Há então três lógicas implícitas ao quadro produtivo nacional: a primeira de que cerca de 80% da produção nacional é exportada; a segunda de que em torno de 85% da pauta de exportação não passava nem ao menos pela primeira cadeia produtiva de beneficiamento; a última de que mesmo representando menos de 10% do volume produzido, o valor adquirido com os minérios semimanufaturados supera em dólares o valor da exportação de minério bruto.
No que se relaciona aos países para onde vendíamos nossa produção mineral2, os Estados Unidos compraram 2,427 bilhões de dólares de nossos minérios, o Japão 1,020 bilhão e a Coreia do Sul 345 milhões de dólares. Entre os dez países para os quais mais vendíamos, Alemanha, Bélgica, Itália, Holanda e Espanha totalizavam juntos 2,172 bilhões na Europa.
O único país latino-americano que se inseria na condição de dez maiores compradores era então a Argentina, para quem vendemos 665 milhões de dólares em minérios. A China, então, comprou naquele ano 284 milhões de dólares em minérios brasileiros, sendo a nona nação para onde mais vendíamos. Assim, a concentração de compradores internacionais se dava de maneira que os dez maiores países realizavam 65% de nossas compras, a grande maioria das vendas ocorrendo para países industrializados.

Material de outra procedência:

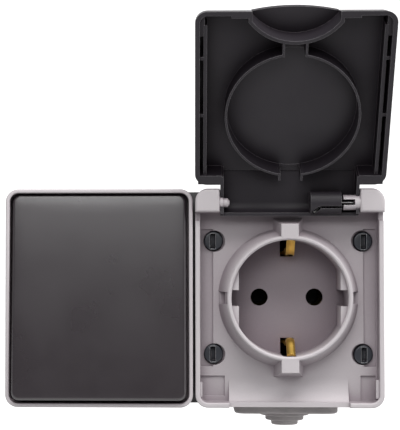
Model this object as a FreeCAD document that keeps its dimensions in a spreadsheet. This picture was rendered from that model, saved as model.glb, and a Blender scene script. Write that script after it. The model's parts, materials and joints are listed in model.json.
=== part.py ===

A evolução da produção mineral compõe um traçado em que no ano de 2008, antes da crise financeira internacional exportamos 44, 451 bilhões de dólares, havendo uma regressão no ano de 2009 para 30,829 bilhões de dólares. Após a depreciação de valores, a exportação voltou a se desenvolver, de maneira que em 2019, último ano a termos dados, a pauta de exportação mineral significou para o país 48,640 bilhões de dólares: uma cifra similar à obtida a 11 anos antes.
Em 2019, último ano que temos dados anualizados pela Agência Nacional de Mineração, permanecemos em condições produtivas com os mesmos traços fundamentais. Dos 48 bilhões de dólares que exportamos, 26 bilhões de dólares foram relacionados à venda de minérios brutos, 12 bilhões de dólares em semimanufaturados e 9 bilhões de manufaturados.
Por outro lado, a pauta de exportação ter se estabelecido em torno do mesmo padrão no que se refere aos dez países que mais compram nossos minérios em 2019, com 70% da produção sendo comprado pelos dez maiores. A grande alteração fundamental na pauta de exportação mineral brasileira não vem da alteração da estrutura nacional, mas sim da apresentação da China como o principal comprador mundial de nossa produção.
Em 20 anos de desenvolvimento do extrativismo mineral brasileiro a estrutura do regime de produção mineral brasileiro permanece praticamente a mesma. Tal quadro estrutural, por um lado, estabelece uma condição na qual a espoliação de nossos recursos naturais não significa a produção de valor em termos nacionais, mas a subtração desse valor quando compramos os produtos manufaturados.
Somente a realização em solo nacional da primeira cadeia produtiva mineral significaria uma tremenda retenção de valores para o país. Por outro lado, a indústria de extração mineral requer usos intensivos do solo, da água e de energia elétrica produzidas no país, significando uma relação de dependência em que os impactos ambientais são nacionalizados e os produtos derivados desse impacto consumidos, em grande medida, no exterior.
O elenco de compradores internacionais é indicativo de quem ganha com a espoliação brasileira, em grande medida países industrializados e um país que passou por intenso processo de industrialização como a China. Sem a reversão desse quadro estrutural não há como o país superar os principais problemas nacionais que historicamente atrasam o nosso desenvolvimento.
_____________________
Referências:
PRADO JÚNIOR, Caio. Formação do Brasil Contemporâneo – Colônia. São Paulo: Brasiliense, 1961.
BRASIL, Departamento Nacional de Produção Mineral. Anuário Mineral Brasileiro – 2000, volume 26. Brasília: DNPM, 2000.
BRASIL, Departamento Nacional de Produção Mineral. Anuário Mineral Brasileiro – 2010, volume 36. Brasília: DNPM, 2010.
BRASIL, Agência Nacional de Mineração. Anuário Mineral Brasileiro: principais substâncias metálicas. Brasília: ANM, 2020.
1 Tabela 6, página 13, do Anuário Mineral Brasileiro de 2000.